Bisecting LLVM code

Introduction

git bisect is a useful tool for finding which revision caused a bug.

This document describes how to use git bisect. In particular, while LLVM has a mostly linear history, it has a few merge commits that added projects – and these merged the linear history of those projects. As a consequence, the LLVM repository has multiple roots: One “normal” root, and then one for each toplevel project that was developed out-of-tree and then merged later. As of early 2020, the only such merged project is MLIR, but flang will likely be merged in a similar way soon.

Basic operation

See https://git-scm.com/docs/git-bisect for a good overview. In summary:

git bisect start
git bisect bad master
git bisect good f00ba

git will check out a revision in between. Try to reproduce your problem at that revision, and run git bisect good or git bisect bad.

If you can’t repro at the current commit (maybe the build is broken), run git bisect skip and git will pick a nearby alternate commit.

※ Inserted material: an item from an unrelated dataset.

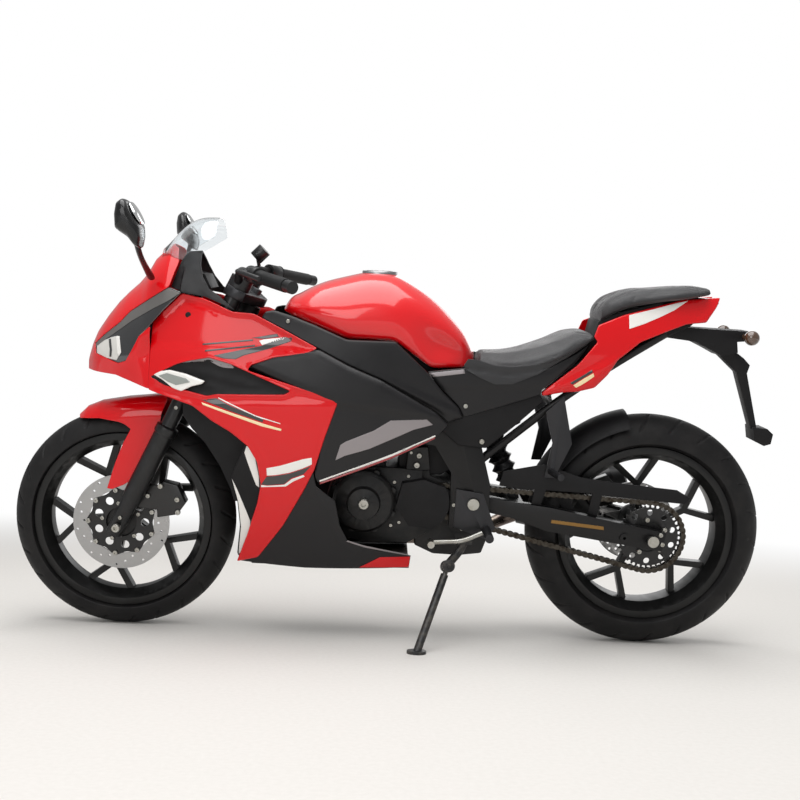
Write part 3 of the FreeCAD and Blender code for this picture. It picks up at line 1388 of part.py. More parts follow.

(To abort a bisect, run git bisect reset, and if git complains about not being able to reset, do the usual git checkout -f master; git reset --hard origin/master dance and try again).

git bisect run

A single bisect step often requires first building clang, and then compiling a large code base with just-built clang. This can take a long time, so it’s good if it can happen completely automatically. git bisect run can do this for you if you write a run script that reproduces the problem automatically. Writing the script can take 10-20 minutes, but it’s almost always worth it – you can do something else while the bisect runs (such as writing this document).

Here’s an example run script. It assumes that you’re in llvm-project and that you have a sibling llvm-build-project build directory where you configured CMake to use Ninja. You have a file repro.c in the current directory that makes clang crash at trunk, but it worked fine at revision f00ba.

# Build clang. If the build fails, `exit 125` causes this
# revision to be skipped
ninja -C ../llvm-build-project clang || exit 125

../llvm-build-project/bin/clang repro.c

To make sure your run script works, it’s a good idea to run ./run.sh by hand and tweak the script until it works, then run git bisect good or git bisect bad manually once based on the result of the script (check echo $? after your script ran), and only then run git bisect run ./run.sh. Don’t forget to mark your run script as executable – git bisect run doesn’t check for that, it just assumes the run script failed each time.

Once your run script works, run git bisect run ./run.sh and a few hours later you’ll know which commit caused the regression.

(This is a very simple run script. Often, you want to use just-built clang to build a different project and then run a built executable of that project in the run script.)

Bisecting across multiple roots

Here’s how LLVM’s history currently looks:

A-o-o-......-o-D-o-o-HEAD
              /
  B-o-...-o-C-

A is the first commit in LLVM ever, 97724f18c79c.

B is the first commit in MLIR, aed0d21a62db.

D is the merge commit that merged MLIR into the main LLVM repository, 0f0d0ed1c78f.

C is the last commit in MLIR before it got merged, 0f0d0ed1c78f^2. (The ^n modifier selects the n’th parent of a merge commit.)

git bisect goes through all parent revisions. Due to the way MLIR was merged, at every revision at C or earlier, only the mlir/ directory exists, and nothing else does.

As of early 2020, there is no flag to git bisect to tell it to not descend into all reachable commits. Ideally, we’d want to tell it to only follow the first parent of D.

The best workaround is to pass a list of directories to git bisect: If you know the bug is due to a change in llvm, clang, or compiler-rt, use

git bisect start -- clang llvm compiler-rt

That way, the commits in mlir are never evaluated.

Alternatively, git bisect skip aed0d21a6 aed0d21a6..0f0d0ed1c78f explicitly skips all commits on that branch. It takes 1.5 minutes to run on a fast machine, and makes git bisect log output unreadable. (aed0d21a6 is listed twice because git ranges exclude the revision listed on the left, so it needs to be ignored explicitly.)